As with many types of sophisticated machinery, frequent visual inspections of VFDs is crucial to noticing issues like dust buildup, wear and tear, overheating and loosened connections. And, as is the case with almost all electronic devices, VFDs simply are unsafe in moist or wet environments. They require a cool, dry setting with minimal dirt and dust.

It’s also good to stay ahead of the curve by considering replacement parts sooner rather than later to avoid a sudden performance drop-off. The main bus capacitors should be refreshed about every seven years, for example, while cooling fans should be swapped out every three to five years. Sustaining a vigilant preventive maintenance schedule and correct record of replaced parts is invaluable. 

VFD Trends Today & in the Future

“The most significant current trend is the integration of VFDs with IoT and Industry 4.0,” says Caglar. “This allows for real-time data collection, remote monitoring and predictive maintenance, improving operational efficiency and reducing downtime.”

Use of Compact AI for analysis to predict lifetime of key parts as well as to identify signs of damage is a hot current wave with VFDs, as is the rising appeal of their ability to optimize energy efficiency.

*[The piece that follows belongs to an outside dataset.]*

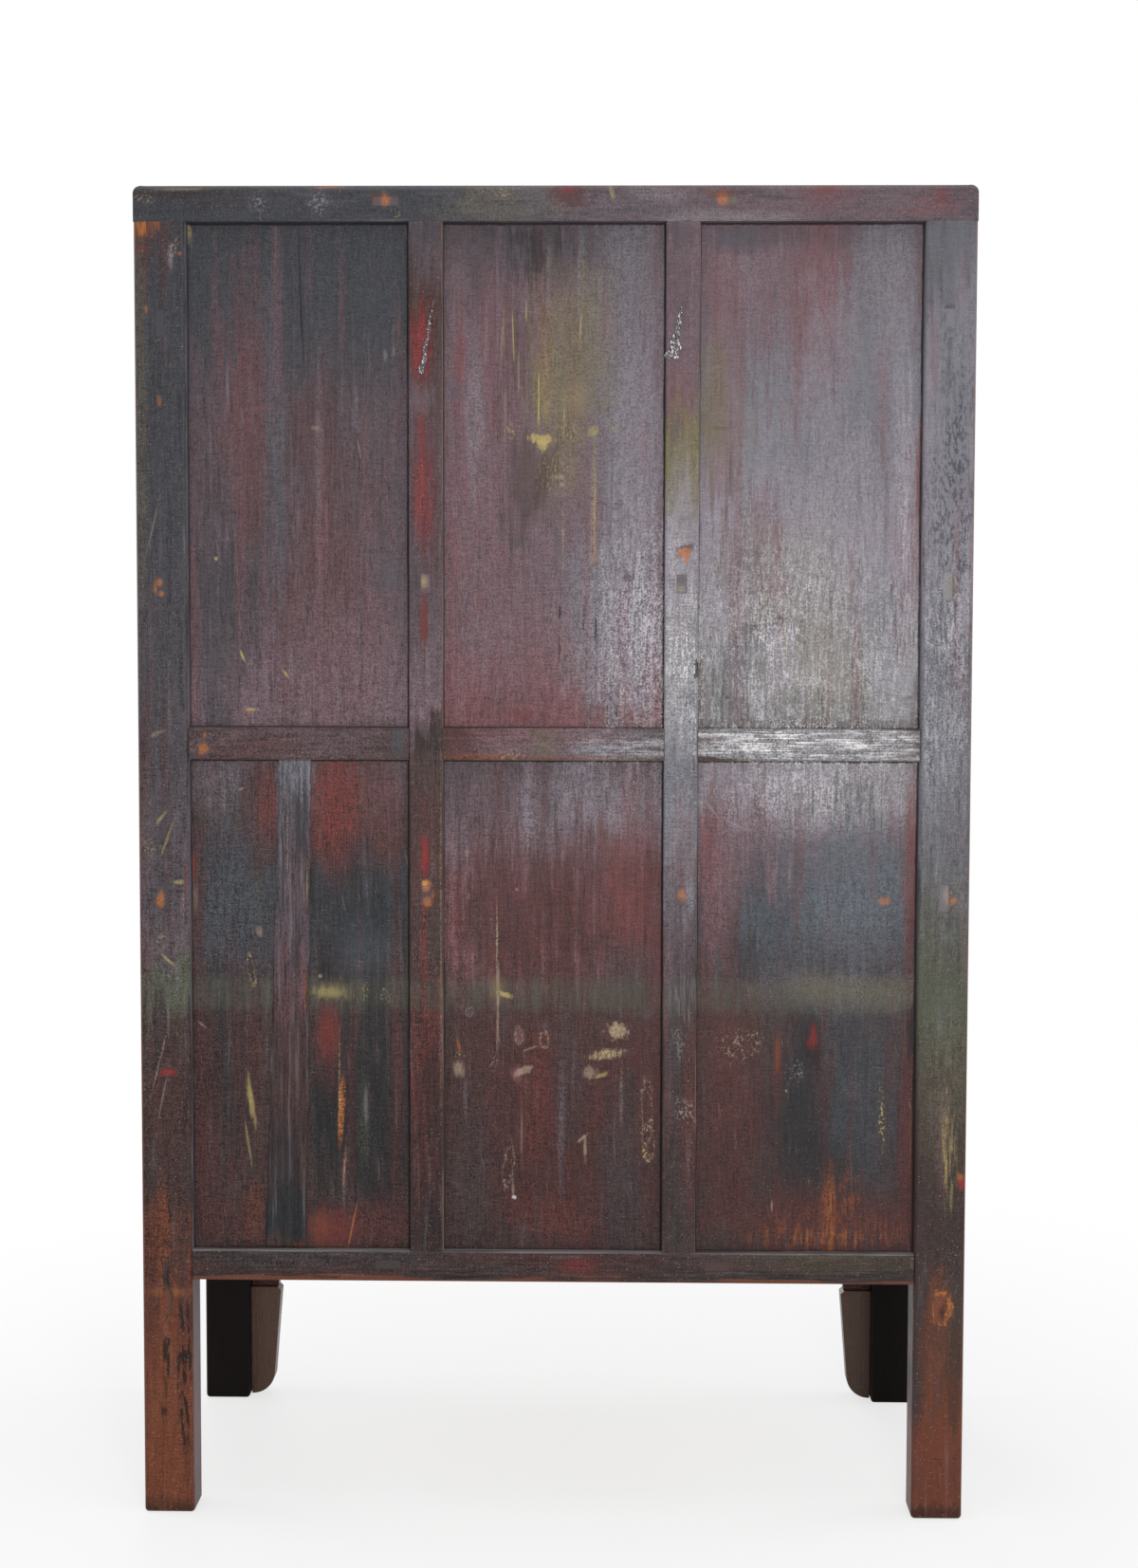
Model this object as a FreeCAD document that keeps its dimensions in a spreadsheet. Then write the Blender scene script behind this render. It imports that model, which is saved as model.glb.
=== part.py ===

As we look toward the near future, we can expect to see the following developments in VFDs of the future:

• Smaller sizing: VFDs are becoming more compact and modular, which has a number of benefits that include making them easier to relocate and providing better ability to fit well in small spaces.
• Safety first: Safety is a focus area for VFD innovation moving ahead, so you can expect to see enhanced safety features being worked into their design.
• Semiconductors on the rise: Wide-bandgap semiconductors are being used more and more often in VFDs to realize substantial energy reduction, lower weight and reduced volume of drive electronics.
• Application-specific solutions: VFDs are being customized for specific applications, which should only increase their effectiveness and efficiency.